(CAD and scene scripts)
###

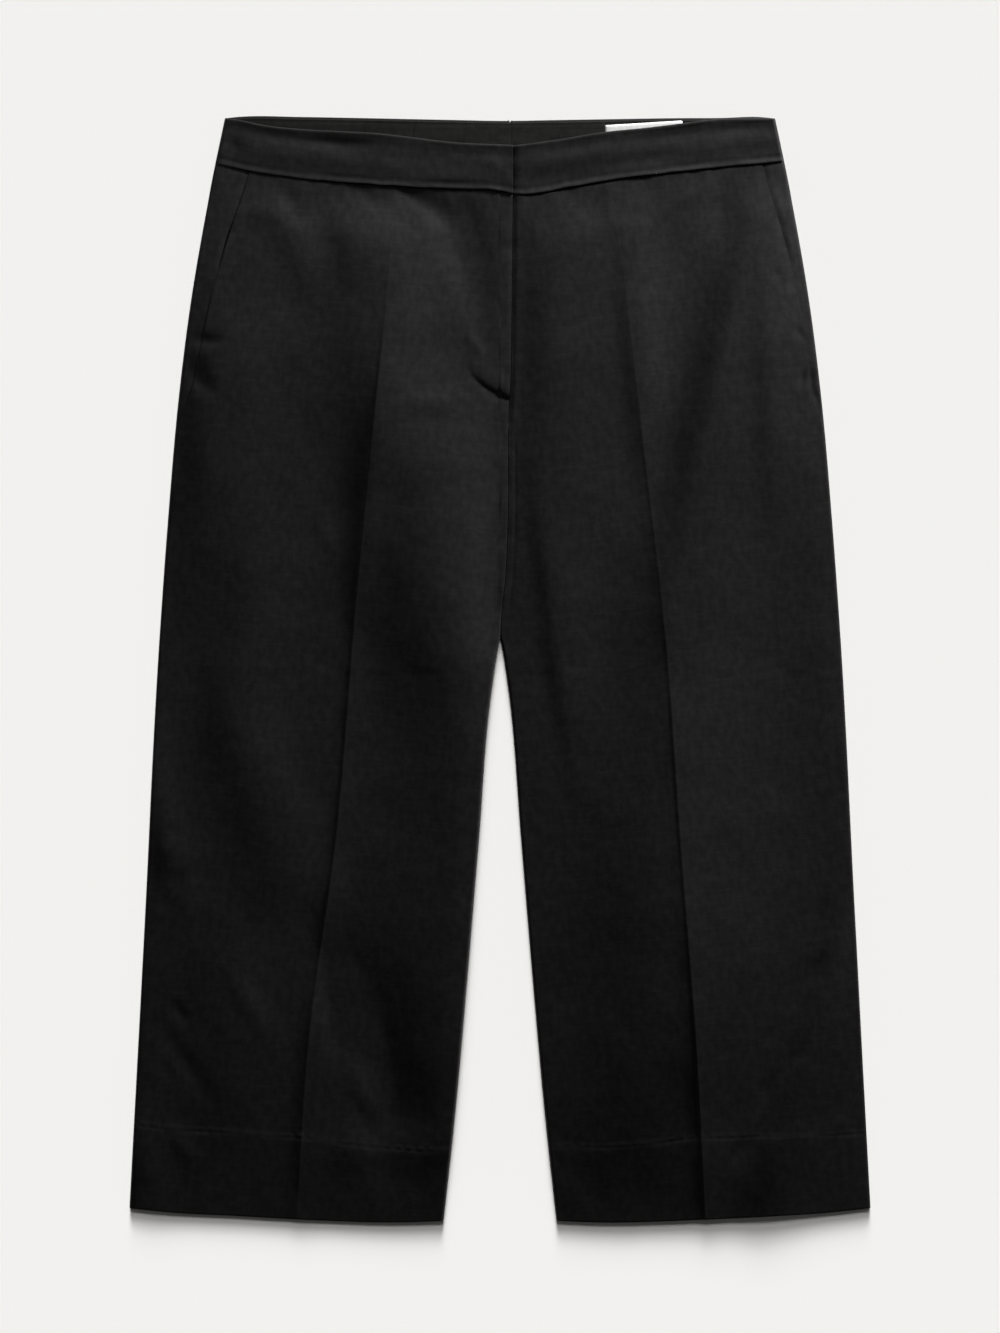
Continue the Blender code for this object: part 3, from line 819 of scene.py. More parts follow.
@dataclass
class LegPanel:
    """A front or a back: one leg from its centre seam and inseam to its side seam.

    Attributes:
        side: The wearer's side.
        crease_share: The crease's share of the way across.
        edge_step, open_step, crease_step: Steps between columns there, as shares.
        crease_fine, edge_fine: How far from there the steps take to open.
        inner_fine: How far from the inner edge they stay close before that.
        row_step, fine_step: Usual steps between rows, and the closest.
        band_step, hem_edge_step: Steps at the upper seam and at the hem's edge.
        hem_edge, band_edge: How far from those two the rows are close.
        stitched: How far below and above the hem's depth they are close.
        settle, fine_settle: How far outside such stretches the steps take to open again.
        fine_rows: Heights between which the rows are closest.
        seam_turn_radius: The radius of the turn at a centre seam.
        crotch_blend: How far the edge takes to change from the inseam's turn to the seam's.
        foot_at, head_at: Where the side edge's foot and the crease's head are measured.
    """

    side: Side
    crease_share: float = 0.46
    edge_step: float = 0.0042
    open_step: float = 0.0125
    crease_step: float = 0.0028
    crease_fine: float = 0.07
    edge_fine: float = 0.06
    inner_fine: float = 0.0
    row_step: float = 2.6
    fine_step: float = 0.85
    band_step: float = 0.6
    hem_edge_step: float = 1.1
    hem_edge: float = 8.0
    band_edge: float = 4.0
    stitched: tuple[float, float] = (6.0, 8.0)
    settle: float = 5.0
    fine_rows: tuple[float, float] | None = None
    fine_settle: float = 12.0
    seam_turn_radius: float = 0.5
    crotch_blend: float = 16.0
    foot_at: float = 250.0
    head_at: float = 180.0

    def below_crotch(self, y: Array) -> Array:
        """Share of the inseam in the inner edge's turn: 1 below the crotch and 0 above."""
        return smooth_step((CROTCH_HEIGHT + self.crotch_blend / 2 - y) / self.crotch_blend)

    def inner_radius(self, y: Array) -> Array:
        """Radius of the inner edge's turn, which is less at the centre seam."""
        return self.seam_turn_radius + (LEG_TURN - self.seam_turn_radius) * self.below_crotch(y)

    def column_shares(self) -> Array:
        """Place the columns closer together at the edges and on the crease.

        Returns:
            The columns' shares of the way across.
        """
        crease, near = self.crease_share, self.crease_fine
        inner = spaced(
            0.0, crease, (self.inner_fine, self.edge_step),
            (self.inner_fine + self.edge_fine, self.open_step),
            (crease - near, self.open_step), (crease, self.crease_step))
        outer = spaced(
            crease, 1.0, (crease, self.crease_step), (crease + near, self.open_step),
            (1.0 - self.edge_fine, self.open_step), (1.0, self.edge_step))
        return np.concatenate([inner, outer[1:]])

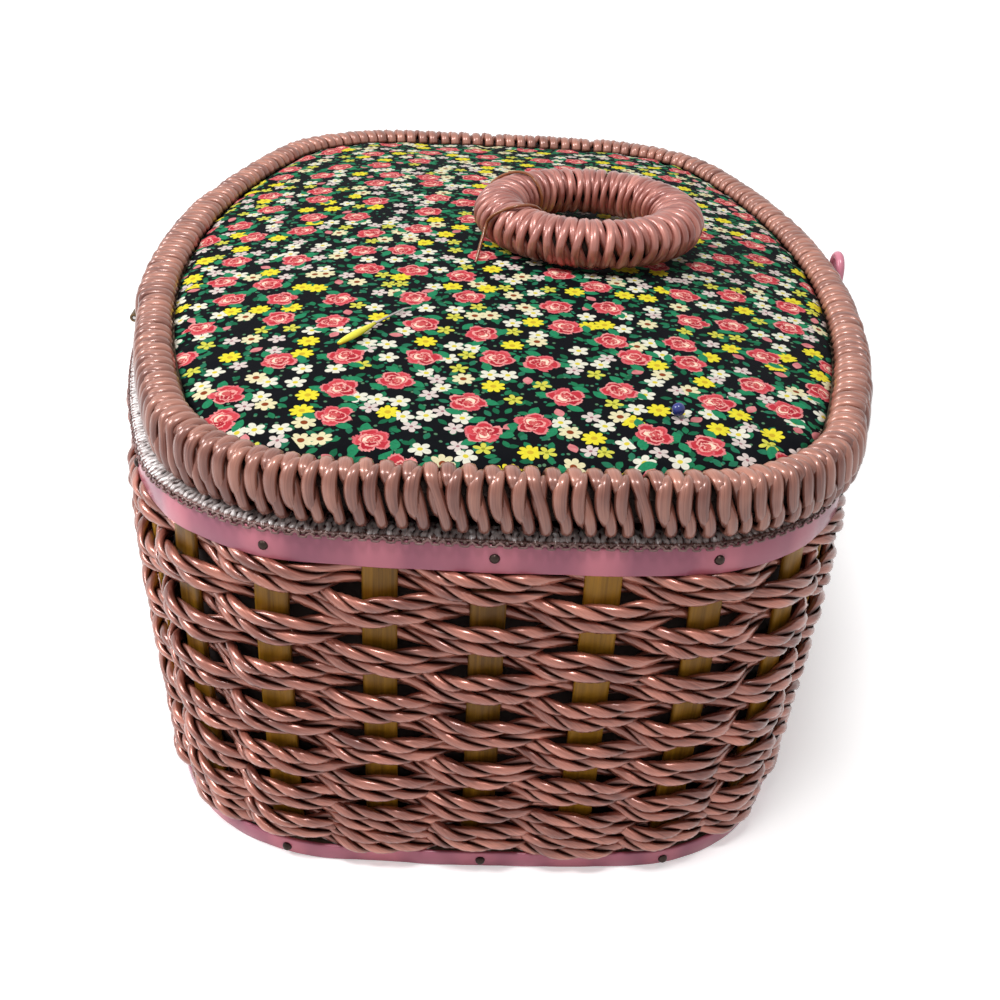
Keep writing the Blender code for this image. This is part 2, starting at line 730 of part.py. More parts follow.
def wrap_points():
    """One endless cord that winds round the ring."""
    half_width = (RING_SECTION_WIDTH - WRAP_CORD) / 2
    half_height = (RING_SECTION_HEIGHT - WRAP_CORD) / 2
    count = WRAP_LOOPS * WRAP_POINTS
    turns = [(2 * math.pi * i / count, 2 * math.pi * i / WRAP_POINTS) for i in range(count)]
    return [ring_surface(turn, section, half_width, half_height) for turn, section in turns]


def least_self_gap(points, diameter, skip):
    """Smallest clear distance between parts of a closed cord more than skip points apart."""
    count = len(points)
    gaps = [(points[i] - points[j]).length for i in range(count) for j in range(i + skip, count)
            if count - (j - i) >= skip]
    return min(gaps) - diameter


def make_handle(cord, reed, nylon, carrier):
    """Wound ring with its core and its two ties."""
    points = wrap_points()
    gap = least_self_gap(points, WRAP_CORD, WRAP_POINTS // 2)
    print(f"handle_wrap least gap to itself {gap * 1000:.2f} mm")
    make_tube("handle_wrap", points, WRAP_CORD / 2, cord, carrier, 1, cyclic=True)
    core = bmesh.new()
    half_width = RING_SECTION_WIDTH / 2 - WRAP_CORD - CORE_CLEARANCE
    half_height = RING_SECTION_HEIGHT / 2 - WRAP_CORD - CORE_CLEARANCE
    sections = [2 * math.pi * i / CORE_SIDES for i in range(CORE_SIDES)]
    turns = [2 * math.pi * i / CORE_STEPS for i in range(CORE_STEPS)]
    add_loft(core, [[ring_surface(t, s, half_width, half_height) for s in sections] for t in turns], closed=True)
    make_object("handle_core", core, reed, carrier)
    clear = SEAT_GAP + TIE_RADIUS
    for name, lean in (("handle_tie_left", TIE_ANGLE), ("handle_tie_right", -TIE_ANGLE)):
        turn = math.pi / 2 + lean
        sweep = np.linspace(-TIE_DIP, math.pi + TIE_DIP, TIE_STEPS)
        arch = [ring_surface(turn, float(s), RING_SECTION_WIDTH / 2 + clear, RING_SECTION_HEIGHT / 2 + clear)
                for s in sweep]
        foot = Vector((arch[0].x, carrier.location.y, carrier.location.z))
        inner = arch[-1] + Vector((0, 0, RING_BASE_Z + TIE_RADIUS - arch[-1].z))
        make_tube(name, [foot] + arch + [inner], TIE_RADIUS, nylon, carrier, 1)


# Hinges

HINGE_OUT = BODY_WIDTH / 2 + HINGE_AXIS_OUT
HINGE_Z = WALL_HEIGHT + HINGE_AXIS_RISE


def hinge_spans(left):
    """Start and end of each knuckle along X."""
    pitch = (HINGE_WIDTH + SEAT_GAP) / KNUCKLES
    return [(left + i * pitch, left + (i + 1) * pitch - SEAT_GAP) for i in range(KNUCKLES)]


def add_leaf(mesh, left, inset, shift_y, outer_y, z_low, z_high):
    """Plate whose inner face follows the curved side and whose outer face is flat."""
    right = left + HINGE_WIDTH
    plan = [(left, side_y(left, inset) + shift_y), (right, side_y(right, inset) + shift_y),
            (right, outer_y), (left, outer_y)]
    add_loft(mesh, [[(x, y, z) for x, y in plan] for z in (z_low, z_high)])


def add_cylinder(mesh, start_x, end_x, radius):
    """Cylinder along X on the hinge axis."""
    add_turned(mesh, (start_x, HINGE_OUT, HINGE_Z), (1, 0, 0), [(0, radius), (end_x - start_x, radius)])


def make_bore(left, material, carrier, label):
    """Guide that bores the knuckles for the pin."""
    bore = bmesh.new()
    add_cylinder(bore, left - CUT_OVERRUN, left + HINGE_WIDTH + CUT_OVERRUN, HINGE_PIN_RADIUS + SEAT_GAP)
    return make_object(label, bore, material, carrier)


def make_hinge(side, brass, steel, carrier):
    """Butt hinge on the back: body leaf, lid leaf and pin."""
    middle = {"left": -HINGE_SPREAD / 2, "right": HINGE_SPREAD / 2}[side]
    left = middle - HINGE_WIDTH / 2
    widest = min(abs(left), abs(left + HINGE_WIDTH))
    spans = hinge_spans(left)

    body_leaf = bmesh.new()
    body_outer = side_y(widest, 0) + SEAT_GAP + HINGE_PLATE
    add_leaf(body_leaf, left, -SEAT_GAP, 0, body_outer, WALL_HEIGHT - BODY_LEAF_DROP, HINGE_Z)
    leaf = make_object(f"hinge_body_leaf_{side}", body_leaf, brass)
    knuckles = bmesh.new()
    for start, end in (spans[0], spans[-1]):
        add_cylinder(knuckles, start, end, HINGE_BARREL_RADIUS)
    combine(leaf, make_object(f"hinge_body_knuckles_{side}", knuckles, brass), "UNION")
    middle_gap = bmesh.new()
    reach = HINGE_BARREL_RADIUS + SEAT_GAP
    add_cylinder(middle_gap, spans[1][0] - SEAT_GAP, spans[1][1] + SEAT_GAP, reach)
    combine(leaf, make_object(f"hinge_body_notch_{side}", middle_gap, brass), "DIFFERENCE")
    combine(leaf, make_bore(left, brass, None, f"hinge_body_bore_{side}"), "DIFFERENCE")

    lid_leaf = bmesh.new()
    lid_inset = -LID_OVERHANG - SEAT_GAP
    lid_outer = side_y(widest, lid_inset) + LID_SHIFT_Y + HINGE_PLATE
    arm_base = RIM_BASE
    add_leaf(lid_leaf, left, lid_inset, LID_SHIFT_Y, lid_outer, arm_base, arm_base + LID_LEAF_HEIGHT)
    leaf = make_object(f"hinge_lid_leaf_{side}", lid_leaf, brass, carrier)
    arm = bmesh.new()
    barrel_top = HINGE_Z + HINGE_BARREL_RADIUS
    add_box(arm, (spans[1][0], lid_outer - HINGE_PLATE, arm_base), (spans[1][1], HINGE_OUT, barrel_top))
    combine(leaf, make_object(f"hinge_lid_arm_{side}", arm, brass, carrier), "UNION")
    knuckle = bmesh.new()
    add_cylinder(knuckle, *spans[1], HINGE_BARREL_RADIUS)
    combine(leaf, make_object(f"hinge_lid_knuckle_{side}", knuckle, brass, carrier), "UNION")
    combine(leaf, make_bore(left, brass, carrier, f"hinge_lid_bore_{side}"), "DIFFERENCE")

    pin = bmesh.new()
    add_cylinder(pin, left, left + HINGE_WIDTH, HINGE_PIN_RADIUS)
    make_object(f"hinge_pin_{side}", pin, steel)


# Latch

def latch_x():
    """The latch sits over the stake to the right of the front's middle."""
    stakes = [outline_point(stake_angle(i), STAKE_INSET) for i in range(STAKE_COUNT)]
    return min(point.x for point in stakes if point.y < 0 and point.x > 0)


LATCH_X = latch_x()
RIM_FRONT_Y = LID_SHIFT_Y - side_y(LATCH_X, -LID_OVERHANG)
BRACKET_BACK_Y = RIM_FRONT_Y - SEAT_GAP
BRACKET_FRONT_Y = BRACKET_BACK_Y - BRACKET_PLATE
BAIL_Y = BRACKET_FRONT_Y - BAIL_STANDOFF - BAIL_WIRE / 2
BAIL_Z = RIM_BASE + BRACKET_RISE + EAR_WALL + SEAT_GAP + BAIL_WIRE / 2
BAIL_HALF = (BAIL_INNER_WIDTH + BAIL_WIRE) / 2
EAR_INNER = BAIL_HALF + BAIL_WIRE / 2 + RUNNING_GAP


def make_bail(material, carrier):
    """Coated wire hairpin with its ends turned out into the bracket's ears."""
    tip = BAIL_LENGTH - BAIL_HALF
    turns = [math.pi * i / BAIL_ARC_STEPS for i in range(BAIL_ARC_STEPS + 1)]
    arc = [(BAIL_HALF * math.cos(a), tip + BAIL_HALF * math.sin(a)) for a in turns]
    stub = BAIL_HALF + BAIL_STUB
    plan = [(stub, 0), (BAIL_HALF, 0)] + arc + [(-BAIL_HALF, 0), (-stub, 0)]
    points = [Vector((LATCH_X + x, BAIL_Y, BAIL_Z + z)) for x, z in plan]
    make_tube("latch_bail", points, BAIL_WIRE / 2, material, carrier, 1)


def make_bracket(material, carrier):
    """Plate on the rim with an ear on each side of the bail."""
    plate = bmesh.new()
    low = RIM_BASE + BRACKET_RISE
    half = EAR_INNER + EAR_THICKNESS
    add_box(plate, (LATCH_X - half, BRACKET_FRONT_Y, low), (LATCH_X + half, BRACKET_BACK_Y, low + BRACKET_HEIGHT))
    bracket = make_object("latch_bracket", plate, material, carrier, smooth=False)
    reach = BAIL_WIRE / 2 + SEAT_GAP + EAR_WALL
    for side, inner in (("left", -half), ("right", EAR_INNER)):
        ear = bmesh.new()
        start = LATCH_X + inner
        add_box(ear, (start, BAIL_Y - reach, low), (start + EAR_THICKNESS, BRACKET_BACK_Y, BAIL_Z + reach))
        combine(bracket, make_object(f"latch_ear_{side}", ear, material, carrier, smooth=False), "UNION")
    bore = bmesh.new()
    length = 2 * half + 2 * CUT_OVERRUN
    start = (LATCH_X - half - CUT_OVERRUN, BAIL_Y, BAIL_Z)
    add_turned(bore, start, (1, 0, 0), [(0, BAIL_WIRE / 2 + SEAT_GAP), (length, BAIL_WIRE / 2 + SEAT_GAP)])
    combine(bracket, make_object("latch_bore", bore, material, carrier), "DIFFERENCE")


def make_knob(material):
    """Turned knob on the band that the bail drops over."""
    mesh = bmesh.new()
    start_y = -side_y(LATCH_X, -SEAT_GAP)
    z = WALL_HEIGHT - KNOB_DROP
    head_start = start_y - (BAIL_Y - BAIL_WIRE / 2 - RUNNING_GAP)
    profile = [(0, KNOB_FLANGE_RADIUS), (KNOB_FLANGE, KNOB_FLANGE_RADIUS), (KNOB_FLANGE, KNOB_STEM_RADIUS),
               (head_start, KNOB_STEM_RADIUS), (head_start, KNOB_HEAD_RADIUS),
               (head_start + KNOB_HEAD - KNOB_EASE, KNOB_HEAD_RADIUS),
               (head_start + KNOB_HEAD, KNOB_HEAD_RADIUS - KNOB_EASE)]
    add_turned(mesh, (LATCH_X, start_y, z), (0, -1, 0), profile)
    make_object("latch_knob", mesh, material)


def main():
    """Build the whole basket."""
    remove_everything()
    materials = {
        "cord": make_material("pearl_cord", (0.62, 0.36, 0.33), 0.3),
        "bamboo": make_material("bamboo", (0.55, 0.4, 0.16), 0.5),
        "band": make_material("pink_plastic", (0.78, 0.4, 0.52), 0.35),
        "braid": make_material("silver_braid", (0.8, 0.72, 0.72), 0.3),
        "reed": make_material("reed", (0.66, 0.52, 0.34), 0.6),
        "board": make_material("board", (0.5, 0.4, 0.28), 0.7),
        "lining": make_material("lining_cloth", (0.72, 0.45, 0.5), 0.6),
        "print": make_material("printed_cloth", (0.03, 0.04, 0.04), 0.8),
        "foam": make_material("foam", (0.9, 0.88, 0.8), 0.9),
        "tray": make_material("tray_plastic", (0.85, 0.72, 0.74), 0.4),
        "steel": make_material("steel", (0.5, 0.47, 0.44), 0.35, 1.0),
        "brass": make_material("brass", (0.75, 0.6, 0.32), 0.35, 1.0),
        "nylon": make_material("nylon_thread", (0.6, 0.3, 0.12), 0.2),
        "yellow": make_material("yellow_plastic", (0.9, 0.85, 0.05), 0.3),
        "blue": make_material("blue_plastic", (0.05, 0.12, 0.7), 0.3),
    }
    make_body(materials)

    tray_axis = make_axis("tray_lift_axis", (0, 0, TRAY_BASE))
    make_tray(materials["tray"], tray_axis)

    lid_axis = make_axis("lid_hinge_axis", (0, HINGE_OUT, HINGE_Z))
    make_lid_rim(materials["cord"], lid_axis)
    make_lid_rods(materials["reed"], lid_axis)
    make_lid_board(materials["board"], lid_axis)
    make_lid_lining(materials["lining"], lid_axis)
    make_lid_pad(materials["foam"], lid_axis)
    make_lid_cover(materials["print"], lid_axis)
    make_lid_pins(materials["yellow"], materials["steel"], materials["blue"], lid_axis)
    make_hinge("left", materials["brass"], materials["steel"], lid_axis)
    make_hinge("right", materials["brass"], materials["steel"], lid_axis)
    make_bracket(materials["band"], lid_axis)
    make_knob(materials["band"])

    handle_y = RING_CENTRE_Y + RING_DIAMETER / 2 + SEAT_GAP
    handle_axis = make_axis("handle_axis", (0, handle_y, RING_BASE_Z + HANDLE_AXIS_RISE))
    make_handle(materials["cord"], materials["reed"], materials["nylon"], handle_axis)

    latch_axis = make_axis("latch_axis", (LATCH_X, BAIL_Y, BAIL_Z))
    make_bail(materials["band"], latch_axis)
    for name, axis in (("lid", lid_axis), ("handle", handle_axis), ("latch", latch_axis), ("tray", tray_axis)):
        print(name, "axis at", [round(value, 5) for value in axis.location])


main()
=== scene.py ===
import math

import bpy
import numpy as np
from mathutils import Matrix, Vector


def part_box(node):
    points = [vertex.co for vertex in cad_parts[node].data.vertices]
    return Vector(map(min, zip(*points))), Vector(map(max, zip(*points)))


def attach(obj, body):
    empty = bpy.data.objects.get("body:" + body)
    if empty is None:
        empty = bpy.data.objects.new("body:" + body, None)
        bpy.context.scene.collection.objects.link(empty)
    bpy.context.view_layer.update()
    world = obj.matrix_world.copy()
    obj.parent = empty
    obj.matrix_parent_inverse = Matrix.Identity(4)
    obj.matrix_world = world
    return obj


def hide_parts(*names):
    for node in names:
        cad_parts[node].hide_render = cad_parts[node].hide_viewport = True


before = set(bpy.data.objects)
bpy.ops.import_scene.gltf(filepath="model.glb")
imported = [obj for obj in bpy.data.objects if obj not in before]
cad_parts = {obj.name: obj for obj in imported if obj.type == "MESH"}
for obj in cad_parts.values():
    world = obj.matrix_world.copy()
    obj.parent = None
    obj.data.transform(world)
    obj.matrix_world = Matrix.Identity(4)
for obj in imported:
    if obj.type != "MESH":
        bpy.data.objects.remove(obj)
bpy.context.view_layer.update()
rng = np.random.default_rng(7)

MM = 0.001
FULL_TURN = 2 * math.pi
UP = np.array([0, 0, 1.0])
WALL_STEPS = 300

# Outline of the body, on the outer face of the top band
BODY_LENGTH = 318 * MM
BODY_WIDTH = 221 * MM
LONG_SIDE_RADIUS = 365.5 * MM
SHORT_SIDE_RADIUS = 627.5 * MM
CORNER_RADIUS = 55 * MM
BASE_DRAW = 4 * MM
DRAW_POWER = 2.8
OUTLINE_SAMPLES = 20001
# Share of the outline's size at which a flat part has shrunk to a point
POINT = 0.0005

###

● INSTRUCTION
Can you write out the lines above, from the first one through the one containing "its side seam.", exactly as they appear and nothing more?

● OUTPUT FOR THIS EXERCISE
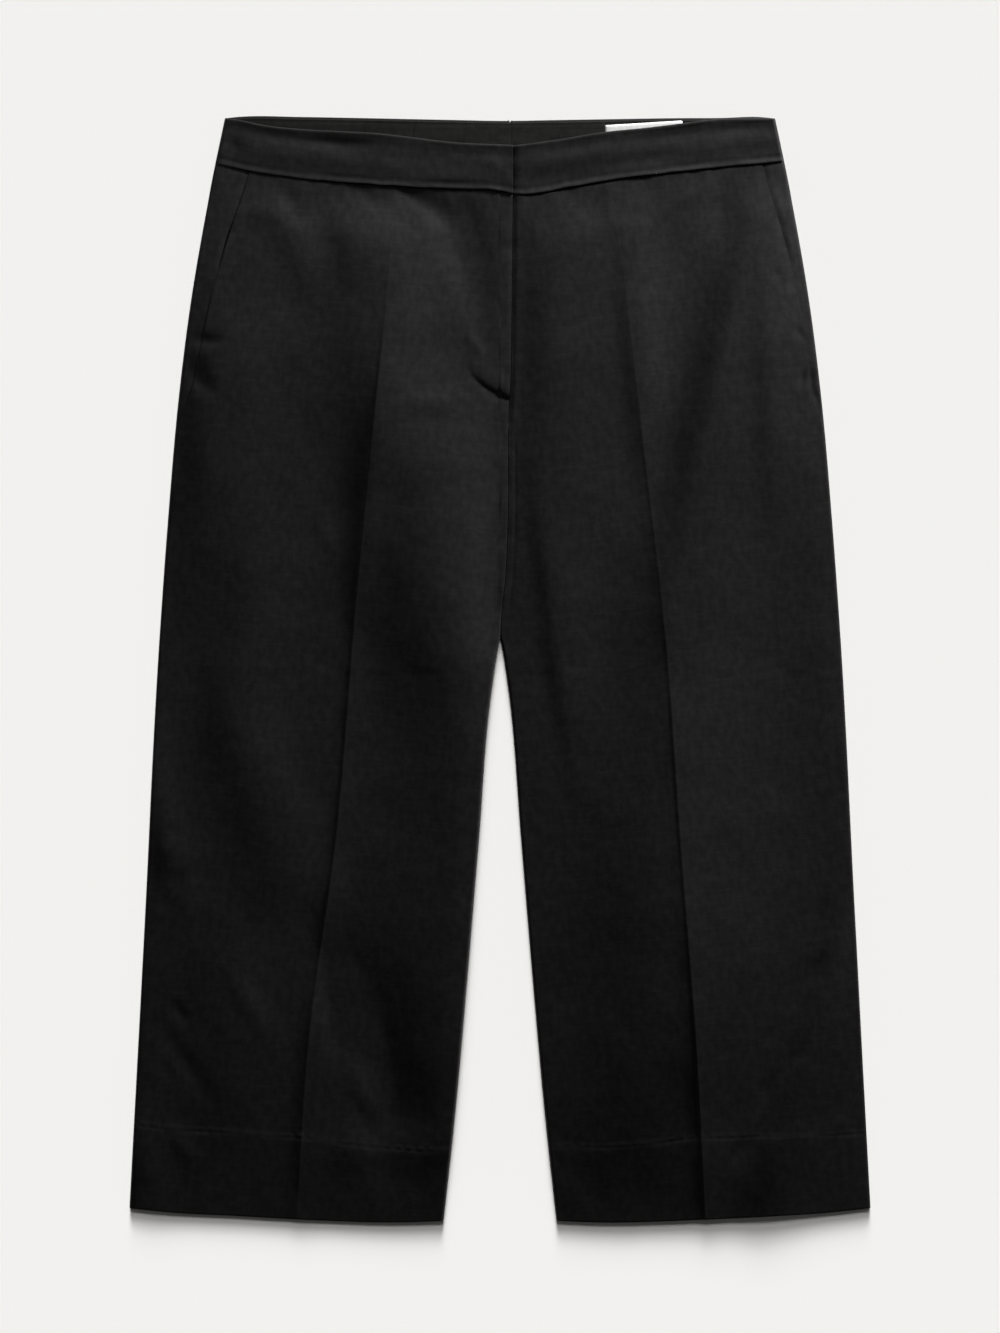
Continue the Blender code for this object: part 3, from line 819 of scene.py. More parts follow.
@dataclass
class LegPanel:
    """A front or a back: one leg from its centre seam and inseam to its side seam.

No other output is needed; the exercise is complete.